• Task
The lines below are to be quoted exactly, from the first through the one that contains "const WAIST_HEIGHT = 8.2;".

• Supplied material
==========

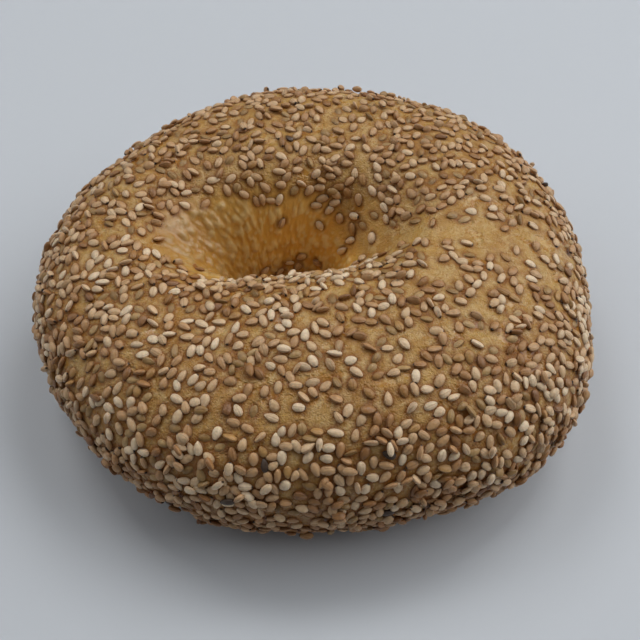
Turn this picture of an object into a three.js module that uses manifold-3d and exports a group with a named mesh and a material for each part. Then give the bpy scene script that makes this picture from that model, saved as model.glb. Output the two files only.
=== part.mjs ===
// A sesame bagel lying on its flat underside: one solid of baked dough, with the
// largest of its sesame seeds fused to the crust.
// Millimetres, +Z up. The origin is on the table, under the middle of the bagel.
// Plan angles are in degrees, from +X (0) towards +Y (90).
import * as THREE from "three";
import { mergeVertices } from "three/addons/utils/BufferGeometryUtils.js";
import Module from "manifold-3d";

const wasm = await Module();
wasm.setup();

// The dough ring in plan: an outer outline, and an oval hole with its own centre.
// A lobe swells an outline "order" times round, by "size", with its peak at "peak".
const OUTER_RADIUS = 60.4;
const OUTER_LOBES = [
  { order: 2, size: 2.1, peak: 9 },
  { order: 3, size: 0.9, peak: -52 },
  { order: 4, size: 0.55, peak: -43 },
  { order: 5, size: 0.8, peak: 34 },
];
const HOLE = { x: -6.4, y: 4.8, halfLong: 10.8, halfShort: 6.4, turned: 20 };
const RING = { x: 1.4, y: -0.4 };

// The ring's height, and the heights of its widest line and of the hole's waist.
const CROWN_HEIGHT = 38.4;
const CROWN_LOBES = [
  { order: 1, size: 1.0, peak: 27 },
  { order: 2, size: 0.9, peak: -68 },
];
const BELLY_HEIGHT = 17;
const WAIST_HEIGHT = 8.2;

// The ends of the rolled dough meet at the right, where the crown dips a little.
const SEAM = { depth: 0.9, at: -5, width: 14 };

// How far the crown and the underside's lowest line lie from waist to outer edge.
const CROWN_PLACE = 0.47;
const CROWN_SKEW = 0.05;
const CROWN_LEFT = { amount: 0.03, at: 180, width: 45 };
const CROWN_RIGHT = { amount: -0.08, at: 0, width: 40 };
const SOLE_PLACE = 0.5;

// Fullness of each quarter of the section: 2 is an ellipse, more is squarer, less is
// a straighter slope. The hole opens gently to the left and the right, and its wall is
// steep at the back.
const OUTER_TOP_FULLNESS = 2.15;
const OUTER_SOLE_FULLNESS = 2.5;
const INNER_SOLE_FULLNESS = 2.4;
const INNER_TOP_FULLNESS = 2.4;
const FUNNEL = { amount: -0.95, at: 185, width: 45 };
const RIGHT_SLOPE = { amount: -1.1, at: -5, width: 48 };
const BACK_WALL = { amount: 1.3, at: 90, width: 50 };

// The dough settles on the tray by this much, which leaves a flat ring to rest on.
const SOLE_SINK = 1.2;

const STEPS_ROUND = 68;
const STEPS_SECTION = 24;

// Sesame seeds: flat teardrops that stand this high, with a root pressed into the crust.
const SEED_LENGTH = 3.2;
const SEED_WIDTH = 2.2;
const SEED_RISE = 0.9;
const SEED_ROOT = 0.35;
const SEED_SIZE_SPREAD = 0.1;
const SEED_TILT = 0.1;
const SEED_SIDES = 6;
const SEED_RINGS = [
  { along: 0.26, wide: 0.66 },
  { along: 0.72, wide: 1.0 },
];
const SEED_SPACING = 7.6;
const SEED_TRIES = 14000;
const SEED_LOWEST = 3.0;
const BARE_MOUTH = { halfLong: 29, halfShort: 13 };
const RANDOM_SEED = 41;

// The most crust that one radian round the ring by one round its section covers.
const LARGEST_STEP = 4420;

const CRUST = new THREE.MeshStandardMaterial({
  color: 0xb48a52,
  roughness: 0.55,
  metalness: 0,
});

function radians(degrees) {
  return THREE.MathUtils.degToRad(degrees);
}

function withLobes(mean, lobes, angle) {
  return lobes.reduce(
    (sum, lobe) => sum + lobe.size * Math.cos(lobe.order * (angle - radians(lobe.peak))),
    mean,
  );
}

// A smooth swelling that is 1 at "at" and fades over "width" to both sides.
function swell(place, angle) {
  const turn = 2 * Math.PI;
  const away = angle - radians(place.at);
  const nearest = away - turn * Math.round(away / turn);
  return Math.exp(-((nearest / radians(place.width)) ** 2));
}

// A number from 0 to 1, the same row of them on each run.
function seededRandom(seed) {
  let state = seed;
  return () => {
    state = (state + 0x6d2b79f5) | 0;
    let mixed = Math.imul(state ^ (state >>> 15), 1 | state);
    mixed = (mixed + Math.imul(mixed ^ (mixed >>> 7), 61 | mixed)) ^ mixed;
    return ((mixed ^ (mixed >>> 14)) >>> 0) / 4294967296;
  };
}

// The distance from the hole's centre to its oval waist.
function waistRadius(angle) {
  const away = angle - radians(HOLE.turned);
  const across = Math.hypot(
    HOLE.halfShort * Math.cos(away),
    HOLE.halfLong * Math.sin(away),
  );
  return (HOLE.halfLong * HOLE.halfShort) / across;
}

// What the section is like at a plan angle.
function sectionAt(angle) {
  const outer = withLobes(OUTER_RADIUS, OUTER_LOBES, angle);
  const waist = waistRadius(angle);
  return {
    outerX: RING.x + outer * Math.cos(angle),
    outerY: RING.y + outer * Math.sin(angle),
    waistX: HOLE.x + waist * Math.cos(angle),
    waistY: HOLE.y + waist * Math.sin(angle),
    crown: withLobes(CROWN_HEIGHT, CROWN_LOBES, angle) - SEAM.depth * swell(SEAM, angle),
    crownPlace:
      CROWN_PLACE +
      CROWN_SKEW * Math.sin(angle) +
      CROWN_LEFT.amount * swell(CROWN_LEFT, angle) +
      CROWN_RIGHT.amount * swell(CROWN_RIGHT, angle),
    innerFullness:
      INNER_TOP_FULLNESS +
      FUNNEL.amount * swell(FUNNEL, angle) +
      RIGHT_SLOPE.amount * swell(RIGHT_SLOPE, angle) +
      BACK_WALL.amount * swell(BACK_WALL, angle),
  };
}

// A point of the crust. "round" goes round the ring, and "turn" round its section,
// from the widest line (0) over the crown and down through the hole.
function crustPoint(round, turn) {
  const section = sectionAt(round);
  const outside = Math.cos(turn) >= 0;
  const above = Math.sin(turn) >= 0;
  let fullness = outside ? OUTER_SOLE_FULLNESS : INNER_SOLE_FULLNESS;
  if (above) {
    fullness = outside ? OUTER_TOP_FULLNESS : section.innerFullness;
  }
  const across = Math.abs(Math.cos(turn)) ** (2 / fullness);
  const up = Math.abs(Math.sin(turn)) ** (2 / fullness);
  const middle = above ? section.crownPlace : SOLE_PLACE;
  const place = outside ? middle + (1 - middle) * across : middle - middle * across;
  const level = outside ? BELLY_HEIGHT : WAIST_HEIGHT;
  const height = above
    ? level + (section.crown - level) * up
    : Math.max(0, level - (level + SOLE_SINK) * up);
  return new THREE.Vector3(
    section.waistX + place * (section.outerX - section.waistX),
    section.waistY + place * (section.outerY - section.waistY),
    height,
  );
}

// The crust's outward direction there, and how much crust one step covers.
function crustSlope(round, turn) {
  const step = 0.01;
  const alongRing = crustPoint(round + step, turn).sub(crustPoint(round - step, turn));
  const alongSection = crustPoint(round, turn + step).sub(crustPoint(round, turn - step));
  const cross = alongRing.cross(alongSection);
  return { area: cross.length() / (2 * step) ** 2, outward: cross.normalize() };
}

function closedGeometry(points, faces) {
  const geometry = new THREE.BufferGeometry();
  geometry.setAttribute(
    "position",
    new THREE.Float32BufferAttribute(points.flatMap((point) => point.toArray()), 3),
  );
  geometry.setIndex(faces.flat());
  return geometry;
}

function toSolid(geometry) {
  const merged = mergeVertices(geometry);
  return new wasm.Manifold(
    new wasm.Mesh({
      numProp: 3,
      vertProperties: new Float32Array(merged.attributes.position.array),
      triVerts: new Uint32Array(merged.index.array),
    }),
  );
}

function fromSolid(solid) {
  const mesh = solid.getMesh();
  const geometry = new THREE.BufferGeometry();
  geometry.setAttribute("position", new THREE.BufferAttribute(mesh.vertProperties, 3));
  geometry.setIndex(new THREE.BufferAttribute(mesh.triVerts, 1));
  geometry.computeVertexNormals();
  return geometry;
}

function doughGeometry() {
  const points = [];
  const faces = [];
  const index = (i, j) => (i % STEPS_ROUND) * STEPS_SECTION + (j % STEPS_SECTION);
  for (let i = 0; i < STEPS_ROUND; i += 1) {
    for (let j = 0; j < STEPS_SECTION; j += 1) {
      const round = (2 * Math.PI * i) / STEPS_ROUND;
      const turn = (2 * Math.PI * j) / STEPS_SECTION;
      points.push(crustPoint(round, turn));
      faces.push([index(i, j), index(i + 1, j), index(i + 1, j + 1)]);
      faces.push([index(i, j), index(i + 1, j + 1), index(i, j + 1)]);
    }
  }
  return closedGeometry(points, faces);
}

// One seed, lying along X with its tip at -X and the crust at height 0.
function seedGeometry() {
  const tip = new THREE.Vector3(-SEED_LENGTH / 2, 0, -SEED_ROOT);
  const blunt = new THREE.Vector3(SEED_LENGTH / 2, 0, -SEED_ROOT);
  const points = [tip, blunt];
  for (const ring of SEED_RINGS) {
    for (let k = 0; k < SEED_SIDES; k += 1) {
      const turn = (2 * Math.PI * k) / SEED_SIDES;
      const thickness = Math.sin(turn) > 0 ? SEED_RISE + SEED_ROOT : SEED_ROOT;
      points.push(
        new THREE.Vector3(
          (ring.along - 0.5) * SEED_LENGTH,
          (ring.wide * SEED_WIDTH * Math.cos(turn)) / 2,
          ring.wide * thickness * Math.sin(turn) - SEED_ROOT,
        ),
      );
    }
  }
  const faces = [];
  const index = (ring, k) => 2 + ring * SEED_SIDES + (k % SEED_SIDES);
  const last = SEED_RINGS.length - 1;
  for (let k = 0; k < SEED_SIDES; k += 1) {
    faces.push([0, index(0, k + 1), index(0, k)]);
    faces.push([1, index(last, k), index(last, k + 1)]);
    for (let ring = 0; ring < last; ring += 1) {
      faces.push([index(ring, k), index(ring, k + 1), index(ring + 1, k + 1)]);
      faces.push([index(ring, k), index(ring + 1, k + 1), index(ring + 1, k)]);
    }
  }
  return closedGeometry(points, faces);
}

// The funnel round the hole and the underside carry no large seeds.
function carriesSeeds(point) {
  const x = (point.x - HOLE.x) / BARE_MOUTH.halfLong;
  const y = (point.y - HOLE.y) / BARE_MOUTH.halfShort;
  return point.z > SEED_LOWEST && Math.hypot(x, y) > 1;
}

// Places spread evenly over the crust: a draw that falls too close to an earlier one
// is passed over, and so is one on a bare stretch.
function seedPlaces() {
  const random = seededRandom(RANDOM_SEED);
  const places = [];
  for (let attempt = 0; attempt < SEED_TRIES; attempt += 1) {
    const round = 2 * Math.PI * random();
    const turn = 2 * Math.PI * random();
    const chance = random();
    const heading = 2 * Math.PI * random();
    const size = 1 + SEED_SIZE_SPREAD * (2 * random() - 1);
    const tilt = SEED_TILT * (2 * random() - 1);
    const point = crustPoint(round, turn);
    const { area, outward } = crustSlope(round, turn);
    const fits = places.every((place) => place.point.distanceTo(point) > SEED_SPACING);
    if (chance * LARGEST_STEP < area && fits && carriesSeeds(point)) {
      places.push({ point, outward, heading, size, tilt });
    }
  }
  return places;
}

function placedSeed({ point, outward, heading, size, tilt }) {
  const up = new THREE.Vector3(0, 0, 1);
  const lean = new THREE.Quaternion().setFromUnitVectors(up, outward);
  const spin = new THREE.Quaternion().setFromAxisAngle(up, heading);
  const nod = new THREE.Quaternion().setFromAxisAngle(new THREE.Vector3(0, 1, 0), tilt);
  const turned = lean.multiply(spin).multiply(nod);
  const matrix = new THREE.Matrix4().compose(point, turned, new THREE.Vector3(size, size, size));
  return toSolid(seedGeometry().applyMatrix4(matrix));
}

function bagel() {
  const dough = toSolid(doughGeometry());
  const seeded = seedPlaces().reduce((solid, place) => solid.add(placedSeed(place)), dough);
  const mesh = new THREE.Mesh(fromSolid(seeded), CRUST);
  mesh.name = "bagel";
  return mesh;
}

const group = new THREE.Group();
group.add(bagel());

export default group;
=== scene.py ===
"""A sesame bagel: the baked crust and its sesame seeds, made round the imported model.

Lengths are in metres in the scene and in millimetres in the named sizes below, which
MM turns to metres. Plan angles are in degrees, from +X towards +Y. The section's own
angle, its turn, is 0 at the widest line, 90 at the crown, 180 at the hole's waist and
270 under the sole.
"""

import itertools
import math
from functools import partial

import bpy
import numpy as np
from bpy.props import FloatProperty, IntProperty, PointerProperty, StringProperty
from mathutils import Matrix, Vector, noise


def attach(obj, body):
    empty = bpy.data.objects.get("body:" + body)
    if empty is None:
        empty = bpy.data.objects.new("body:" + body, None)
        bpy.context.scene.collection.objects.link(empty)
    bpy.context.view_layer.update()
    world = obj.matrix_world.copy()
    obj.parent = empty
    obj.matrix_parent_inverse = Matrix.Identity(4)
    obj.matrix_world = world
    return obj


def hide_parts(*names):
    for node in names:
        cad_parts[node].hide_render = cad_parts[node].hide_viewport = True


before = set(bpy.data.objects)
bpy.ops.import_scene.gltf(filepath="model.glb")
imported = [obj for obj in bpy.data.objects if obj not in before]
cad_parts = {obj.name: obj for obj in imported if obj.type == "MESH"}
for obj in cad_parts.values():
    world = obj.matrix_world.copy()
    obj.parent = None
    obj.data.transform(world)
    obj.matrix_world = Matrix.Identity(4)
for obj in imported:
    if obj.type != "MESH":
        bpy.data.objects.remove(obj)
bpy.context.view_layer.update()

bl_info = {
    "name": "Sesame bagel",
    "version": (1, 0, 0),
    "blender": (4, 5, 0),
    "location": "View3D > Sidebar > Bagel",
    "description": "Makes a seeded bagel crust, its sesame seeds and a plain stage",
    "category": "Add Mesh",
}

NODE = "bagel"
BODY = "root"
MM = 0.001

# The ring's outline and crown are not quite round: order, size in mm, peak in degrees.
OUTER_LOBES = ((2, 2.1, 9), (3, 0.9, -52), (4, 0.55, -43), (5, 0.8, 34))
CROWN_LOBES = ((1, 1.0, 27), (2, 0.9, -68))

# Where the crown lies between waist and outer edge, and how full the section is there.
CROWN_PLACE = 0.47
CROWN_SKEW = 0.05
CROWN_LEFT = (0.03, 180, 45)
CROWN_RIGHT = (-0.08, 0, 40)
SOLE_PLACE = 0.5
OUTER_TOP_FULLNESS = 2.15
OUTER_SOLE_FULLNESS = 2.5
INNER_SOLE_FULLNESS = 2.4
INNER_TOP_FULLNESS = 2.4

# Where the hole's lip is slacker or fuller: amount, plan angle and its width.
FUNNEL = (-0.95, 185, 45)
RIGHT_SLOPE = (-1.1, -5, 48)
BACK_WALL = (1.3, 90, 50)

# The dip where the rope of dough is joined: depth in mm, plan angle and its width.
SEAM = (0.9, -5, 14)

# How far the sole is drawn in, and how far the skin stays off the worktop, in mm.
SOLE_SINK = 1.2
SOLE_GAP = 0.35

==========

• The completed task
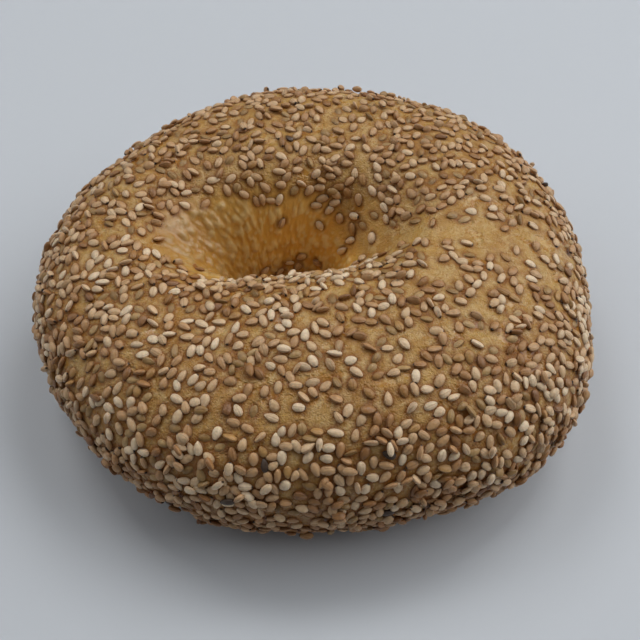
Turn this picture of an object into a three.js module that uses manifold-3d and exports a group with a named mesh and a material for each part. Then give the bpy scene script that makes this picture from that model, saved as model.glb. Output the two files only.
=== part.mjs ===
// A sesame bagel lying on its flat underside: one solid of baked dough, with the
// largest of its sesame seeds fused to the crust.
// Millimetres, +Z up. The origin is on the table, under the middle of the bagel.
// Plan angles are in degrees, from +X (0) towards +Y (90).
import * as THREE from "three";
import { mergeVertices } from "three/addons/utils/BufferGeometryUtils.js";
import Module from "manifold-3d";

const wasm = await Module();
wasm.setup();

// The dough ring in plan: an outer outline, and an oval hole with its own centre.
// A lobe swells an outline "order" times round, by "size", with its peak at "peak".
const OUTER_RADIUS = 60.4;
const OUTER_LOBES = [
  { order: 2, size: 2.1, peak: 9 },
  { order: 3, size: 0.9, peak: -52 },
  { order: 4, size: 0.55, peak: -43 },
  { order: 5, size: 0.8, peak: 34 },
];
const HOLE = { x: -6.4, y: 4.8, halfLong: 10.8, halfShort: 6.4, turned: 20 };
const RING = { x: 1.4, y: -0.4 };

// The ring's height, and the heights of its widest line and of the hole's waist.
const CROWN_HEIGHT = 38.4;
const CROWN_LOBES = [
  { order: 1, size: 1.0, peak: 27 },
  { order: 2, size: 0.9, peak: -68 },
];
const BELLY_HEIGHT = 17;
const WAIST_HEIGHT = 8.2;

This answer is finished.